What the exercise asks: The complete listing should be restated exactly.

Dataset excerpt:
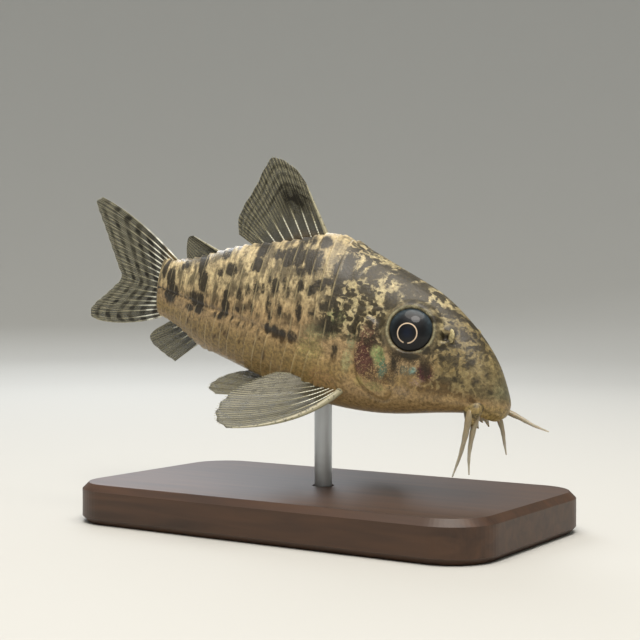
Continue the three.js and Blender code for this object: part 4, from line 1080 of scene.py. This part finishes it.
lip_parts = []
for off, length in LIP_FLAPS:
    root_z = underside_at(LIP_FLAP_BACK, off)
    path = smooth_line([
        (-LIP_FLAP_BACK, off, root_z + 0.2),
        (-LIP_FLAP_BACK - 0.05, off * 1.08, root_z - 0.5 * length),
        (-LIP_FLAP_BACK + 0.35, off * 1.15, root_z - length),
    ], LIP_FLAP_STEPS)
    lip_parts.append(tube(path, LIP_FLAP_RADII, 10))
points, faces = joined(lip_parts)
lip_flaps = piece("lip_flaps", posed(points), faces, [barbel_soft])
paint_on(lip_flaps, "place", points, "FLOAT_VECTOR")
paint_on(lip_flaps, "to_tip", np.full(len(points), 0.6))
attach(lip_flaps, "root")
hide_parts("lower_lip")


# Fins: thin clear skin stretched over a fan of bony rays. Each soft ray is a chain of short
# segments that forks once or twice; the dorsal and pectoral fins lead with one stout spine.
FAN_STEPS = 8            # points of a fan's outline from one ray to the next
ROOT_SUNK = 1.2          # how far a paired fin's rays start inside the body
FILM_STEPS = 8           # points of the film from one ray to the next
FILM_ROWS = 48
FILM_THICK = 0.1
FIRST_FORK = 0.36        # where a ray forks, as shares of its length
SECOND_FORK = 0.68
RAY_STEPS = 40
RAY_SEGMENT = 0.34
SEGMENT_SHARE = 0.86     # the rest of each step is the joint between two segments
SPINE_STEPS = 60
SPINE_TAPER = 0.85
SPINE_THINNESS = 0.8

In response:
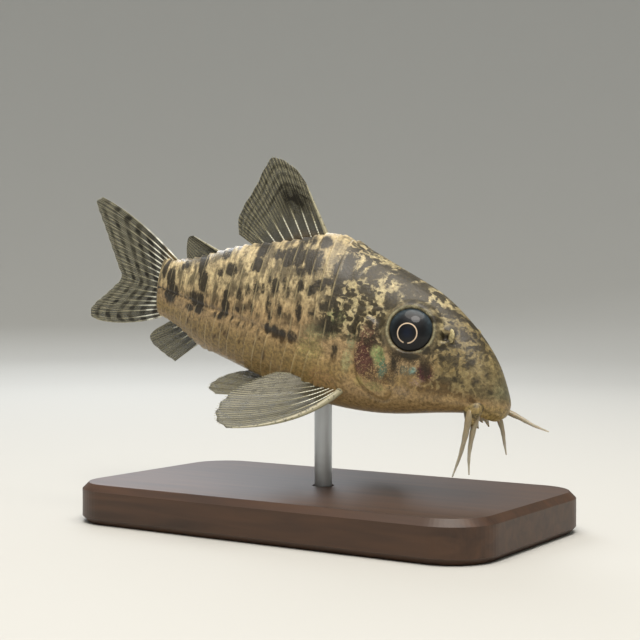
Continue the three.js and Blender code for this object: part 4, from line 1080 of scene.py. This part finishes it.
lip_parts = []
for off, length in LIP_FLAPS:
    root_z = underside_at(LIP_FLAP_BACK, off)
    path = smooth_line([
        (-LIP_FLAP_BACK, off, root_z + 0.2),
        (-LIP_FLAP_BACK - 0.05, off * 1.08, root_z - 0.5 * length),
        (-LIP_FLAP_BACK + 0.35, off * 1.15, root_z - length),
    ], LIP_FLAP_STEPS)
    lip_parts.append(tube(path, LIP_FLAP_RADII, 10))
points, faces = joined(lip_parts)
lip_flaps = piece("lip_flaps", posed(points), faces, [barbel_soft])
paint_on(lip_flaps, "place", points, "FLOAT_VECTOR")
paint_on(lip_flaps, "to_tip", np.full(len(points), 0.6))
attach(lip_flaps, "root")
hide_parts("lower_lip")


# Fins: thin clear skin stretched over a fan of bony rays. Each soft ray is a chain of short
# segments that forks once or twice; the dorsal and pectoral fins lead with one stout spine.
FAN_STEPS = 8            # points of a fan's outline from one ray to the next
ROOT_SUNK = 1.2          # how far a paired fin's rays start inside the body
FILM_STEPS = 8           # points of the film from one ray to the next
FILM_ROWS = 48
FILM_THICK = 0.1
FIRST_FORK = 0.36        # where a ray forks, as shares of its length
SECOND_FORK = 0.68
RAY_STEPS = 40
RAY_SEGMENT = 0.34
SEGMENT_SHARE = 0.86     # the rest of each step is the joint between two segments
SPINE_STEPS = 60
SPINE_TAPER = 0.85
SPINE_THINNESS = 0.8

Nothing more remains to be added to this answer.